I am not sure how the answer is derived here
If x=2, then X^3 =8 and 8 has 4 divisors - 1,2,4,8
But if x=9, then 9^3 =3^6, will have 7 divisors. So isn't the number of positive divisors dependent on the value of x?

Thanks

x cannot be 2, because 2 has only two divisors 1 and 2, not three as given in the stem.

If x is an integer that has exactly three positive divisors (these include 1 and x), how many positive divisors does x^3 have?
A. 4
B. 5
C. 6
D. 7
E. 8

Important property: the number of distinct factors of a perfect square is ALWAYS ODD. The reverse is also true: if a number has the odd number of distinct factors then it's a perfect square. (A perfect square, is an integer that can be written as the square of some other integer. For example 16=4^2, is a perfect square).

Hence, since given that x has 3 (odd) divisors then x is a perfect square, specifically square of a prime. The divisor of $$x$$ are: $$1$$, $$\sqrt{x}=prime$$ and $$x$$ itself. So, $$x$$ can be 4, 9, 25, ... For example divisors of 4 are: 1, 2=prime, and 4 itself.

Now, $$x^3=(\sqrt{x})^6=prime^6$$, so it has 6+1=7 factors (check below for that formula).

Else you can just plug some possible values for $$x$$: say $$x=4$$ then $$x^3=64=2^6$$ --> # of factors of 2^6 is 6+1=7.

Finding the Number of Factors of an Integer

First make prime factorization of an integer $$n=a^p*b^q*c^r$$, where $$a$$, $$b$$, and $$c$$ are prime factors of $$n$$ and $$p$$, $$q$$, and $$r$$ are their powers.

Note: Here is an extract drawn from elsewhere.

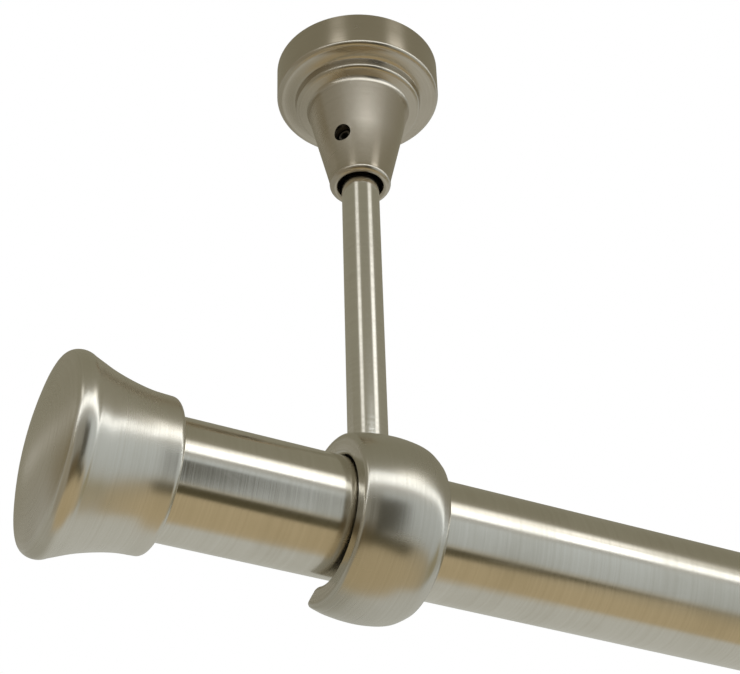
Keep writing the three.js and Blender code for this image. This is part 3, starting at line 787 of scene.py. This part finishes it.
def ring_mesh(name, left, right, ring_radius, columns=170, cap_rows=6):
    """The barrel's outline swept from the arm's end to the lip's end, both of them rounded over."""
    curve = lip_curve(ring_radius)
    outer, bore = ring_outline(left, right, ring_radius)
    outline = outer + bore
    middle = ((left + right) / 2, (ring_radius + RING_BORE) / 2 - 0.4)
    half = ((right - left) / 2, (ring_radius - RING_BORE) / 2)

    def inset(point, amount):
        return tuple(c + (v - c) * (1.0 - amount / h) for v, c, h in zip(point, middle, half))

    def spot(point, along, back, bm):
        x, r = point
        first = ARM_END + math.degrees(back[0] / r)
        last = 360.0 + lip_angle(curve, r) - math.degrees(back[1] / r)
        a = math.radians(first + (last - first) * along)
        return bm.verts.new((x * MM, r * MM * math.sin(a), -r * MM * math.cos(a)))

    bm = bmesh.new()
    rounding = [(EDGE_ROUND * (1.0 - math.sin(math.radians(a))),
                 EDGE_ROUND * (1.0 - math.cos(math.radians(a)))) for a in (0, 18, 36, 54, 72)]
    rows = []
    for amount, back in rounding:
        rows.append([spot(inset(p, amount), 0.0, (back, 0.0), bm) for p in outline])
    for i in range(columns + 1):
        rows.append([spot(p, i / columns, (EDGE_ROUND, EDGE_ROUND), bm) for p in outline])
    for amount, back in reversed(rounding):
        rows.append([spot(inset(p, amount), 1.0, (0.0, back), bm) for p in outline])
    for low, high in zip(rows, rows[1:]):
        for i in range(len(outline)):
            j = (i + 1) % len(outline)
            bm.faces.new((low[i], low[j], high[j], high[i]))
    count = len(outer)
    for row, along in ((rows[0], 0.0), (rows[-1], 1.0)):
        lines = [row[:count]]
        for step in range(1, cap_rows):
            t = step / cap_rows
            line = []
            for i in range(count):
                a, b = inset(outer[i], EDGE_ROUND), inset(bore[count - 1 - i], EDGE_ROUND)
                line.append(spot((a[0] + (b[0] - a[0]) * t, a[1] + (b[1] - a[1]) * t),
                                 along, (0.0, 0.0), bm))
            lines.append(line)
        lines.append(list(reversed(row[count:])))
        for upper_line, lower_line in zip(lines, lines[1:]):
            for i in range(count - 1):
                bm.faces.new((upper_line[i], upper_line[i + 1], lower_line[i + 1], lower_line[i]))
    bmesh.ops.recalc_face_normals(bm, faces=bm.faces)
    finish_edges(bm)
    mesh = bpy.data.meshes.new(name)
    bm.to_mesh(mesh)
    bm.free()
    return mesh


for side in SIDES:
    low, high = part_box("rod_ring_" + side)
    stem_low, stem_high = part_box("stem_" + side)
    at = Vector(((stem_low.x + stem_high.x) / 2, rod_axis.y, (low.z + high.z) / 2))
    stem_radius = (stem_high.y - stem_low.y) / 2 / MM
    ring_radius = (high.z - low.z) / 2 / MM
    ring = ring_mesh("rod_ring_barrel_" + side, (low.x - at.x) / MM, (high.x - at.x) / MM,
                     ring_radius)
    socket = rod_between(stem_radius + SOCKET_PLAY, STEM_SEAT, ring_radius + 3 * PAST, sides=96)
    screw_hole = turned("tool", [
        (0.0, RING_BORE / 2), (RING_HEAD_SINK, RING_BORE / 2), (RING_HEAD_SINK, HEAD_SEAT + 0.2),
        (SCREW_HOLE, HEAD_SEAT + 0.2 + RING_HEAD_SINK - SCREW_HOLE),
        (SCREW_HOLE, STEM_SEAT + PAST), (0.0, STEM_SEAT + PAST)], facets=48)
    clamp_hole = moved(rod_between(GRUB_HOLE, RING_BORE / 2, 2 * ring_radius),
                       stand_along(travel("clamp_screw_" + side)))
    ring = moved(carve(ring, socket, screw_hole, clamp_hole), Matrix.Translation(at))
    ring_nickel = plated_metal("turned_nickel_ring_" + side, at, X_AXIS, RING_BRIGHT, RING_DULL,
                               roughness=0.23, spread=0.08, lines_per_metre=1900.0,
                               line_depth=0.000008)
    place(ring, "brackets", "rod_ring_" + side, ring_nickel)


# ---- Ring screws: countersunk steel screws with a hexagon socket
# Each goes up through its ring from inside the bore and pulls the ring onto the end of the stem.
RING_SCREW_RADIUS = 2.2
RING_SCREW_HEAD = 4.4
RING_SCREW_FLATS = 3.0
RING_SOCKET_DEPTH = 2.0
HEAD_EDGE = 0.2
FINE_THREAD_DEPTH = 0.4
for side in SIDES:
    low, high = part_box("ring_screw_" + side)
    length = (high.z - low.z) / MM
    neck = HEAD_EDGE + RING_SCREW_HEAD - RING_SCREW_RADIUS
    shank = threaded_outline(RING_SCREW_RADIUS, neck, length, 0.1, 0.4)[2:]
    screw = turned("countersunk_screw_" + side, [
        (0.0, 0.0), (RING_SCREW_HEAD - 0.3, 0.0), (RING_SCREW_HEAD, HEAD_EDGE),
        (RING_SCREW_RADIUS, neck), *shank,
    ], facets=48, thread=(RING_SCREW_RADIUS, GRUB_PITCH, FINE_THREAD_DEPTH, neck + THREAD_START,
                          length - THREAD_START))
    screw = carve(screw, hexagon(RING_SCREW_FLATS, -PAST, RING_SOCKET_DEPTH))
    at = Vector(((low.x + high.x) / 2, (low.y + high.y) / 2, low.z))
    place(moved(screw, Matrix.Translation(at)), "brackets", "ring_screw_" + side,
          screw_steel)


# ---- End caps: turned, flared caps, satin nickel plated, that close both ends of the tube
# Each has a plain collar, a hollow flank, a well rounded rim and a slightly domed end face.
COLLAR_RADIUS = 17.7
CAP_BORE = 14.3
CAP_FLOOR = 20.3
RIM_AT = 22.6
RIM_ROUND = 2.0
RIM_STRETCH = 1.5
COLLAR_ROUND = 1.4
BORE_CHAMFER = 0.4
CAP_THREAD = 2.1
CAP_THREAD_DEPTH = 5.8
# Shares of the flare, and of the way from the collar to the rim, along the hollow flank.
FLANK_RUN = [(0.05, 0.265), (0.215, 0.465), (0.46, 0.664), (0.73, 0.82)]
# Shares of the way from the dome's edge to its middle.
DOME_RUN = (0.08, 0.17, 0.28, 0.4, 0.55, 0.7, 0.85, 0.95)


def cap_outline(rim_radius, length):
    flare = rim_radius - COLLAR_RADIUS
    flank = smooth_through([
        (COLLAR_RADIUS, 1.6),
        *[(COLLAR_RADIUS + flare * out, RIM_AT * along) for out, along in FLANK_RUN],
        (rim_radius - 0.586, RIM_AT - 2.12)], 5)
    rim = [(r, RIM_AT + (z - RIM_AT) * RIM_STRETCH)
           for r, z in arc(rim_radius - RIM_ROUND, RIM_AT, RIM_ROUND, -45, 78, 20)]
    edge, edge_at = rim[-1]
    crown = length - edge_at
    dome = [(edge * (1.0 - q), edge_at + crown * (1.0 - (1.0 - q) ** 2)) for q in DOME_RUN]
    return [
        (0.0, CAP_FLOOR), (CAP_BORE, CAP_FLOOR), (CAP_BORE, BORE_CHAMFER),
        (CAP_BORE + BORE_CHAMFER, 0.0), (COLLAR_RADIUS - 2.0, 0.0),
        *arc(COLLAR_RADIUS - COLLAR_ROUND, COLLAR_ROUND, COLLAR_ROUND, 270, 358, 8),
        *flank, *rim[1:], *dome, (0.0, length)]


cap_nickel = plated_metal("turned_nickel_end_cap", rod_axis, X_AXIS, NICKEL_BRIGHT, NICKEL_DULL,
                          roughness=0.24, spread=0.10, lines_per_metre=1700.0,
                          line_depth=0.000006)
cap_ends = {}  # for each side, the way out along the tube, and the middle of the cap's collar face
for side in SIDES:
    low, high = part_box("finial_shell_" + side)
    outwards = Vector((-1.0 if side == "left" else 1.0, 0.0, 0.0))
    collar = Vector((high.x if side == "left" else low.x, rod_axis.y, rod_axis.z))
    cap_ends[side] = (outwards, collar)
    cap = turned("end_cap_" + side, cap_outline((high.z - low.z) / 2 / MM, (high.x - low.x) / MM),
                 facets=256)
    cap = carve(cap, rod_between(CAP_THREAD, CAP_FLOOR - PAST, CAP_FLOOR + CAP_THREAD_DEPTH))
    cap = moved(cap, stand_along(outwards), Matrix.Translation(collar))
    place(cap, "finial_" + side, "finial_shell_" + side, cap_nickel)


# ---- End cap plugs: split black nylon sleeves that grip the inside of the tube
# A screw through the plug's floor holds each one to its cap.
def moulded_plastic(name, dark, light, roughness):
    """Injection-moulded nylon: fine spark-eroded grain with a little shine on the high spots."""
    material = bpy.data.materials.new(name)
    material.use_nodes = True
    tree = material.node_tree
    shader = tree.nodes["Principled BSDF"]
    spot = wire(tree, "ShaderNodeTexCoord").outputs["Object"]
    grain = wire(tree, "ShaderNodeTexNoise", Vector=spot, Scale=2400.0, Detail=3.0).outputs[0]
    marks = wire(tree, "ShaderNodeGroup", {"node_tree": handling_marks}, Position=spot)
    worn = wire(tree, "ShaderNodeMath", {"operation": "MAXIMUM"}, i0=marks.outputs["Scratches"],
                i1=marks.outputs["Dust"]).outputs[0]
    tone = wire(tree, "ShaderNodeMath", {"operation": "MULTIPLY_ADD"}, i0=worn, i1=0.6,
                i2=grain).outputs[0]
    colour = wire(tree, "ShaderNodeMix", {"data_type": "RGBA"}, Factor=tone,
                  A=dark + (1.0,), B=light + (1.0,)).outputs["Result"]
    rough = wire(tree, "ShaderNodeMath", {"operation": "MULTIPLY_ADD"}, i0=grain, i1=0.2,
                 i2=roughness - 0.1).outputs[0]
    bump = wire(tree, "ShaderNodeBump", Height=grain, Strength=0.6, Distance=0.00003)
    tree.links.new(colour, shader.inputs["Base Color"])
    tree.links.new(rough, shader.inputs["Roughness"])
    tree.links.new(bump.outputs[0], shader.inputs["Normal"])
    return material


NYLON_DARK = (0.012, 0.012, 0.013)
NYLON_LIGHT = (0.035, 0.035, 0.037)
black_nylon = moulded_plastic("black_nylon", NYLON_DARK, NYLON_LIGHT, roughness=0.5)
PLUG_WALL = 2.0
PLUG_FLOOR = 3.0
PLUG_SLOT = 2.0
PLUG_BASE = 20.0
PLUG_HOLE = 2.1
SLOT_STOP = 4.5  # solid length between the slots and the floor


def slot_cutter(width, thick, low, high, angle):
    """A flat cutting tool across +Z, turned about it, in mm and degrees."""
    bm = bmesh.new()
    bmesh.ops.create_cube(bm, size=1.0)
    mesh = bpy.data.meshes.new("tool")
    bm.to_mesh(mesh)
    bm.free()
    return moved(mesh, Matrix.Diagonal((width * MM, thick * MM, (high - low) * MM, 1.0)),
                 Matrix.Translation((0.0, 0.0, (low + high) / 2 * MM)),
                 Matrix.Rotation(math.radians(angle), 4, "Z"))


for side in SIDES:
    low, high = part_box("finial_plug_" + side)
    outwards, collar = cap_ends[side]
    radius = (high.z - low.z) / 2 / MM
    tip = PLUG_BASE - (high.x - low.x) / MM
    plug = turned("end_cap_plug_" + side, [
        (PLUG_HOLE, PLUG_BASE), (PLUG_HOLE, PLUG_BASE - PLUG_FLOOR),
        (radius - PLUG_WALL, PLUG_BASE - PLUG_FLOOR), (radius - PLUG_WALL, tip + 0.2),
        (radius - PLUG_WALL + 0.2, tip), (radius - 1.4, tip), (radius - 1.2, tip + 0.1),
        (radius - 0.1, tip + 2.8), (radius, tip + 3.2), (radius, PLUG_BASE - 0.3),
        (radius - 0.3, PLUG_BASE)], facets=128)
    slot_end = PLUG_BASE - PLUG_FLOOR - SLOT_STOP
    plug = carve(plug, *[slot_cutter(3 * radius, PLUG_SLOT, tip - PAST, slot_end, a)
                         for a in (0.0, 90.0)])
    plug = moved(plug, stand_along(outwards), Matrix.Translation(collar))
    place(plug, "finial_" + side, "finial_plug_" + side, black_nylon)


# ---- End cap screws: zinc-plated steel pan-head screws with a cross slot
# Each runs through the floor of its plug into the solid end of the cap.
CAP_SCREW_RADIUS = 1.8
CAP_SCREW_HEAD = 3.8
HEAD_HEIGHT = 2.4
CROSS_WIDTH = 4.2
CROSS_SLOT = 0.9
CROSS_DEPTH = 1.2
COARSE_PITCH = 0.9
for side in SIDES:
    low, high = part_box("finial_screw_" + side)
    outwards, collar = cap_ends[side]
    length = (high.x - low.x) / MM
    start = collar.x - high.x if side == "left" else low.x - collar.x
    shank = threaded_outline(CAP_SCREW_RADIUS, HEAD_HEIGHT, length, 0.1, 0.6)[2:]
    screw = turned("end_cap_screw_" + side, [
        (0.0, 0.0), (CAP_SCREW_HEAD - 1.4, 0.0), (CAP_SCREW_HEAD - 0.4, 0.55),
        (CAP_SCREW_HEAD, 1.2), (CAP_SCREW_HEAD, HEAD_HEIGHT), (CAP_SCREW_RADIUS, HEAD_HEIGHT),
        *shank,
    ], facets=48, thread=(CAP_SCREW_RADIUS, COARSE_PITCH, FINE_THREAD_DEPTH, HEAD_HEIGHT + 0.6,
                          length - 0.7))
    screw = carve(screw, *[slot_cutter(CROSS_WIDTH, CROSS_SLOT, -PAST, CROSS_DEPTH, a)
                           for a in (0.0, 90.0)])
    screw = moved(screw, stand_along(outwards), Matrix.Translation(collar + outwards * start))
    place(screw, "finial_" + side, "finial_screw_" + side, screw_steel)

The number of factors of $$n$$ will be expressed by the formula $$(p+1)(q+1)(r+1)$$. NOTE: this will include 1 and n itself.

Example: Finding the number of all factors of 450: $$450=2^1*3^2*5^2$$

Total number of factors of 450 including 1 and 450 itself is $$(1+1)*(2+1)*(2+1)=2*3*3=18$$ factors.

So, the # of factors of x=a^2*b^3, where a and b are different prime numbers is (2+1)(3+1)=12.

Hope it's clear.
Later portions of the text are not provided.